Encontramos citas de Agustín de Hipona, de Hume, de Higino Marín. Tintín, Gómez Dávila, Leonardo Polo. El bullying en los colegios y la melancolía de la lluvia otoñal vista desde dentro de un aula. Reflexiones sobre los libros de Tolstoi y de cien escritores más. Leyes del aborto, la Camboya de Pol Pot y la irrupción de las redes sociales y el whatsapp. Y largometrajes y series. Y fútbol, que no le fascina, precisamente:

«La ciudad estaba profundamente cargada con himnos […] Se trata de un modelo de unidad que recuerda de forma inevitable la estética totalitaria: un ideal, una épica, esos colores, imposibilitan el disenso sin convertirte en traidor, imposibilitan la indiferencia […] He visto a la gente hacerse masa al corear el himno, les he olido bebiendo ingentes cantidades de alcohol barato, les he observado orinando en las puertas cerradas de los garajes oscuros antes del desfile».

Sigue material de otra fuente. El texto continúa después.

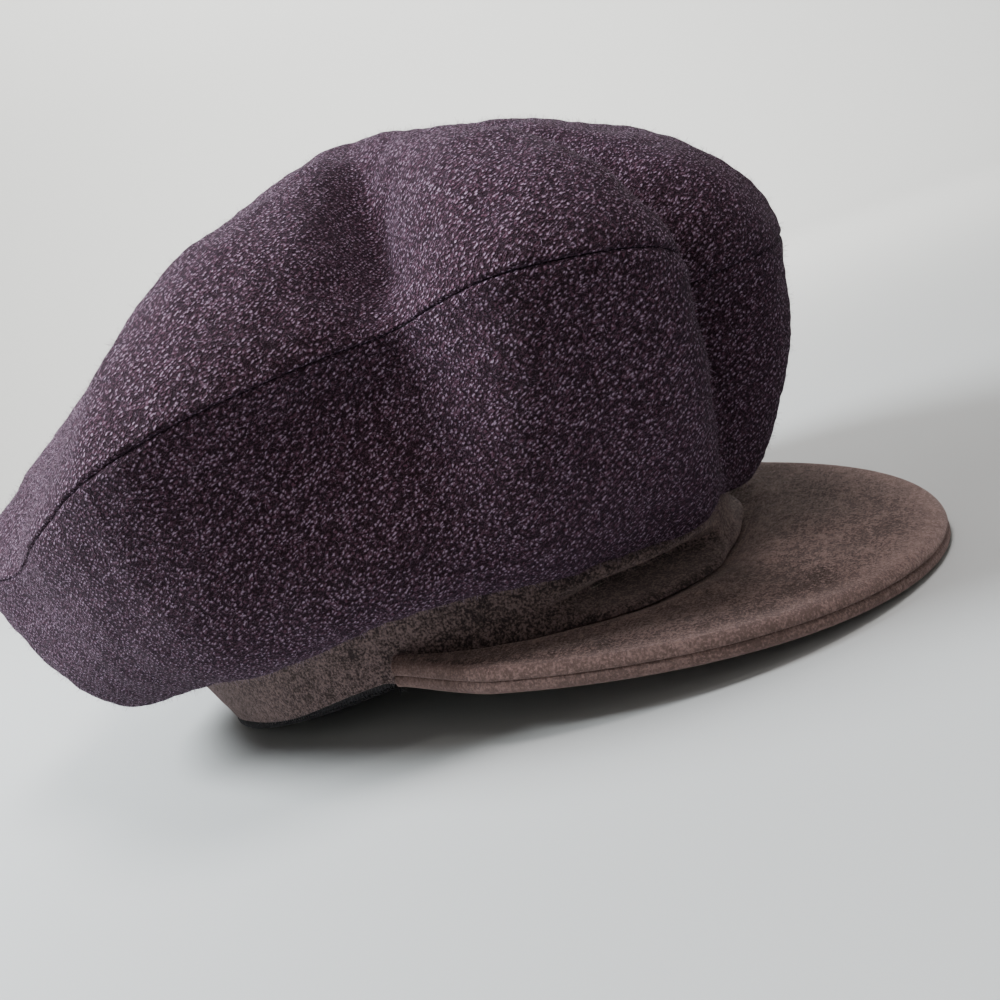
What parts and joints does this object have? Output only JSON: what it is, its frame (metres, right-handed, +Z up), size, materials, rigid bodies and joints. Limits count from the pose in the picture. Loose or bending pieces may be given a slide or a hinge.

Y política: «Día aburrido en el que todo es gris: el cielo, el agua, los comicios [… Un político] nos habla de su esposa, que trabaja como concejala y tiene un hermano del aparato del partido que al mismo tiempo está de consejero de varias empresas importantes de la zona».

Este recorrido amplio y agradecido de Aranguren alterna el elogio con la crítica. Se lamenta de un sistema educativo en el que apenas importa el estudio y las Humanidades –Nuccio Ordine aparece aquí en varios momentos–, pues todo lo fía al mero aprobado o la colección de calificaciones que acarreen alguna utilidad tangible. Como Pla, el remedio de Aranguren es la suave ironía: «¿Dónde tienen los libros de Platón?», pregunta este profesor en una librería tan enorme como comercial. Y, carcajeándose, le responde una dependienta: «¿Platón?, ¡pero si ese está muerto!». Sin embargo, la ironía habla mucho del propio autor: «Cuidé de dos perros que despreciaba por dóciles». Por eso, el propio Aranguren sabe que una de las lecciones que ha aprendido a lo largo de sus 55 años es la humildad: «Ayer hojeé mi tesis doctoral. Volví a asombrarme por la facilidad de redacción, por la de páginas que le sobran, por el extenso apartado crítico, porque yo hubiera trabajado tanto en un producto destinado para el almacén».